Parliament is witnessing a crisis between the Muslim Brotherhood’s Freedom and Justice Party (FJP) and other coalitions, blocs and independent candidates over electing heads of parliamentary committees.
Some MPs said they would boycott the elections as they object to the FJP nominations. They accuse the party of attempting to dominate Parliament by unequally distributing nominations among all parliamentary blocs.
The liberal Wafd Party also said it would boycott the elections.
“We won’t take part in this false measure in the name of democracy,” MP Abouel Ezz al-Hariri of the Revolution Continues Coalition told Al-Masry Al-Youm.
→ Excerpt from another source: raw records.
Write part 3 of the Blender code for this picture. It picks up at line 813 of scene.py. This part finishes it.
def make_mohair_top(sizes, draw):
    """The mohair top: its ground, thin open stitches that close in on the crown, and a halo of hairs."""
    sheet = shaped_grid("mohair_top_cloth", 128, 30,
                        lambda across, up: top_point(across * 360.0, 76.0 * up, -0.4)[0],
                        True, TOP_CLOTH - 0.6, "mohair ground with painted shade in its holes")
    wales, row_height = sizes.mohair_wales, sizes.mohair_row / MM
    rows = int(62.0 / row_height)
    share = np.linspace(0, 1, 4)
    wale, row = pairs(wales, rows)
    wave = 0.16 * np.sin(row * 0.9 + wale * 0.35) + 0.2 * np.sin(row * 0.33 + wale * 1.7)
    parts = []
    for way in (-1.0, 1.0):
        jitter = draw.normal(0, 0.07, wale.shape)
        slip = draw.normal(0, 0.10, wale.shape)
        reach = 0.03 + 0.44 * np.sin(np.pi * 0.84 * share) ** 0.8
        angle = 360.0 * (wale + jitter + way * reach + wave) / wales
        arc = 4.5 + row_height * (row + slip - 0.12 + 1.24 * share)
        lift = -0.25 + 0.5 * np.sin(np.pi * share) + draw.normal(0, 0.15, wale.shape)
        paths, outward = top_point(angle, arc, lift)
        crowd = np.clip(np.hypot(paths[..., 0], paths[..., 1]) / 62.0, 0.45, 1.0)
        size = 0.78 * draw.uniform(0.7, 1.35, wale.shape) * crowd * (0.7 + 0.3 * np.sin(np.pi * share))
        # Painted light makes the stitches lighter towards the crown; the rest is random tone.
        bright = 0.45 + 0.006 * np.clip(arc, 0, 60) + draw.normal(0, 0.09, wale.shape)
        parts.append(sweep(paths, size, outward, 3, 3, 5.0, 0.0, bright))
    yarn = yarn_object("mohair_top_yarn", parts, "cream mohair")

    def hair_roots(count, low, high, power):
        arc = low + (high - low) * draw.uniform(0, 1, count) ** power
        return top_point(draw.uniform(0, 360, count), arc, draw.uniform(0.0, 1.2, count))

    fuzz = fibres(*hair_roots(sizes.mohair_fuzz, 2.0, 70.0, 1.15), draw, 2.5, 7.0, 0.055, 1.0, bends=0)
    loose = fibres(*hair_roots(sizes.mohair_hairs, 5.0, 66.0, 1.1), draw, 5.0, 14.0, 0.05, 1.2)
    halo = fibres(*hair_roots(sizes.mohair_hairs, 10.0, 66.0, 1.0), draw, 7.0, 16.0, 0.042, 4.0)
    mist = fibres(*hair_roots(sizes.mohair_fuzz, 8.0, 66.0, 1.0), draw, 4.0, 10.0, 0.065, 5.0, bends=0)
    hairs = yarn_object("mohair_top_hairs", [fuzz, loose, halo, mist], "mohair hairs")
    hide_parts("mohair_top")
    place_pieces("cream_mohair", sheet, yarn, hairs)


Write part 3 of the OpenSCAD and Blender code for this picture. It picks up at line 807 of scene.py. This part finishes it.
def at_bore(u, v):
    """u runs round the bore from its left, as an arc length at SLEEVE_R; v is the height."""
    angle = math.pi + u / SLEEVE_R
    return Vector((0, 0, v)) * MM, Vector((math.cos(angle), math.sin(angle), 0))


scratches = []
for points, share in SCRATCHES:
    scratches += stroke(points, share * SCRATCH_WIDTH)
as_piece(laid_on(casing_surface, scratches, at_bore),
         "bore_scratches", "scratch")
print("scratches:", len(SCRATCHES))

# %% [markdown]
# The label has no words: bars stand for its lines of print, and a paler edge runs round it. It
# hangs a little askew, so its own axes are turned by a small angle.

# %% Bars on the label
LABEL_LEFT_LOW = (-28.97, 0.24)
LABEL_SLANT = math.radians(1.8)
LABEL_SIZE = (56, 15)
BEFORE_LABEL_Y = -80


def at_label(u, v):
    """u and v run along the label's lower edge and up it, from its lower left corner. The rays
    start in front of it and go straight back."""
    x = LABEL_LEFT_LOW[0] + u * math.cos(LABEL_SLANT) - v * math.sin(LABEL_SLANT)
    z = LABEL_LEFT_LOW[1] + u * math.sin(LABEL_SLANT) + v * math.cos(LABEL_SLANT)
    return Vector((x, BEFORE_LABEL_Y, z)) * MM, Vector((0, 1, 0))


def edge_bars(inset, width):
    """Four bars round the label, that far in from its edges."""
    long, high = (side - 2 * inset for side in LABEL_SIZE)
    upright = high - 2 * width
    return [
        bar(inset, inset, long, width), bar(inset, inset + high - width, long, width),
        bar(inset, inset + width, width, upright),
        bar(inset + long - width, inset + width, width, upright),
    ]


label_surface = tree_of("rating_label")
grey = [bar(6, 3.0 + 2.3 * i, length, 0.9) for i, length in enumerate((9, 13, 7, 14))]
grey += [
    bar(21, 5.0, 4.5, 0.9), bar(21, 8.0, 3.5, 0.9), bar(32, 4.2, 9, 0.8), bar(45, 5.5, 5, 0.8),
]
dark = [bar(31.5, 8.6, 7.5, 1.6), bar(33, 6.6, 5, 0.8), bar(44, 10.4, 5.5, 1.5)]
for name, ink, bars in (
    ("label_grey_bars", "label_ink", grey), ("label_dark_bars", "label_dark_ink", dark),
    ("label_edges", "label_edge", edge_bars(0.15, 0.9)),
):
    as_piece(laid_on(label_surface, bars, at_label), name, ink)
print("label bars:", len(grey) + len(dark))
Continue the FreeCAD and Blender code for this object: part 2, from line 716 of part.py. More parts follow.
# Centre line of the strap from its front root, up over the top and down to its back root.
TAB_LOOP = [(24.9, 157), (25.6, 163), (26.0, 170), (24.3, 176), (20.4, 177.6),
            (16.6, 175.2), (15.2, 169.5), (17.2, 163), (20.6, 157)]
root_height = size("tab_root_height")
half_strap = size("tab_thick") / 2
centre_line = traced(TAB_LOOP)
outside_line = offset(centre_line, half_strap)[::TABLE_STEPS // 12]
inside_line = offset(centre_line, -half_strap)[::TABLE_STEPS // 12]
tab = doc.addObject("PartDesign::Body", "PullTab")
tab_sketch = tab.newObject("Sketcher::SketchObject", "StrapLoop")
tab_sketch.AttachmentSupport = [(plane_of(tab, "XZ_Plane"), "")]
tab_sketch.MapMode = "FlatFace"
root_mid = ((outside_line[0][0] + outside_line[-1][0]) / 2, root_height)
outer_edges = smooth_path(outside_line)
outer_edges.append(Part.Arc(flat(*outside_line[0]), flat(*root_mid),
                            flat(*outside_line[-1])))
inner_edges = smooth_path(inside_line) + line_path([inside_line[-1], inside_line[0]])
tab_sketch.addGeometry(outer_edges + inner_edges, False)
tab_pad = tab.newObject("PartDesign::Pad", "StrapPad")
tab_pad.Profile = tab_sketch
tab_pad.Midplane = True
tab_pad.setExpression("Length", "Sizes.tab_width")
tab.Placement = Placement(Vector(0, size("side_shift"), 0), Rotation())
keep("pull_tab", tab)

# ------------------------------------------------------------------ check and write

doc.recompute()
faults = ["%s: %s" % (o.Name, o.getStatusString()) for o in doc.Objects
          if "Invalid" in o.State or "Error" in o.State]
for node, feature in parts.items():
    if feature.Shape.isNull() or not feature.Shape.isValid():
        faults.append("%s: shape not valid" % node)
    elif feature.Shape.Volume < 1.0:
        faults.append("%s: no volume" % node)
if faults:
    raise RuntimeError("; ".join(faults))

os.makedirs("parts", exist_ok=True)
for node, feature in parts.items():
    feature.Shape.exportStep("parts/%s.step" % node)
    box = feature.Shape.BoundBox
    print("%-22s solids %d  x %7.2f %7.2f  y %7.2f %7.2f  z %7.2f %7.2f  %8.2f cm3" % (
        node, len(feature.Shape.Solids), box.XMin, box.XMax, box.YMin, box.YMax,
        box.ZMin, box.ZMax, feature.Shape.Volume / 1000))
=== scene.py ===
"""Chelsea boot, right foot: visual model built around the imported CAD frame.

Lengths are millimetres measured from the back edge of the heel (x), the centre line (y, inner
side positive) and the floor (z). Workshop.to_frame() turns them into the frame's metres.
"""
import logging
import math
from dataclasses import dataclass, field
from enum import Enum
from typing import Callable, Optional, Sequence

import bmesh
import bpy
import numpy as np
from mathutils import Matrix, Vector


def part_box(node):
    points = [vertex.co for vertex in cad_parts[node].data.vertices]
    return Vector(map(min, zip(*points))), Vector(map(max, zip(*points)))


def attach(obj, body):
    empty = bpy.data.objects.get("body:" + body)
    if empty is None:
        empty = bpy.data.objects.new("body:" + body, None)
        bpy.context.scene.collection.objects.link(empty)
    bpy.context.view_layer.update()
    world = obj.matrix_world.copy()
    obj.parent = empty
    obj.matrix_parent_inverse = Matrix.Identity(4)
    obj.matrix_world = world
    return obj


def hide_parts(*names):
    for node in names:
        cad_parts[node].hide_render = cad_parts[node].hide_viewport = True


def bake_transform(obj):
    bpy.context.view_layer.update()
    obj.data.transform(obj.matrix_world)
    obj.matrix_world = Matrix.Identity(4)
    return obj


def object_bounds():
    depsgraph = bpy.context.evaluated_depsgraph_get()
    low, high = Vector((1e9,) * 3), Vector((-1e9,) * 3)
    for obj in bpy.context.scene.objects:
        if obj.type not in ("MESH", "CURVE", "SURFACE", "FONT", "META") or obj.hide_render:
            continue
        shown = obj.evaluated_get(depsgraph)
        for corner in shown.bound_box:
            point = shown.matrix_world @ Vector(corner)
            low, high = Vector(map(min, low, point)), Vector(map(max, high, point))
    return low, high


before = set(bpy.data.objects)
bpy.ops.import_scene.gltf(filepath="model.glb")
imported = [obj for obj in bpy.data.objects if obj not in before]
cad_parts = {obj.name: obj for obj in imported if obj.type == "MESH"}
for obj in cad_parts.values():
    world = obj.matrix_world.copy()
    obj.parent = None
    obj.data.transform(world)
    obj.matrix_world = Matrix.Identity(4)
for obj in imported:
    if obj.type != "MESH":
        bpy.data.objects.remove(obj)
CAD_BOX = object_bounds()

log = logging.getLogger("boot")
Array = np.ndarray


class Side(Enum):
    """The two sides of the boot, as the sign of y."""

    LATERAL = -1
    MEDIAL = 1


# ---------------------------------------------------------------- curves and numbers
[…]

“The FJP is trying to use their majority in Parliament to impose a de-facto situation,” said Basem Kamel, Egyptian Social Democratic Party MP.
Independent MP Amr al-Shobky said he would not boycott the elections.
Shobky, however, said he had declined an FJP offer to support him as undersecretary of the foreign affairs committee.
Liberal and secular forces fear that the FJP will dominate parliament in the way the dissolved NDP did under the regime of former President Hosni Mubarak.
The Muslim Brotherhood's party has won 47.18 percent of seats in the People's Assembly, the electoral commission announced on Saturday as it gave the final results from the polls.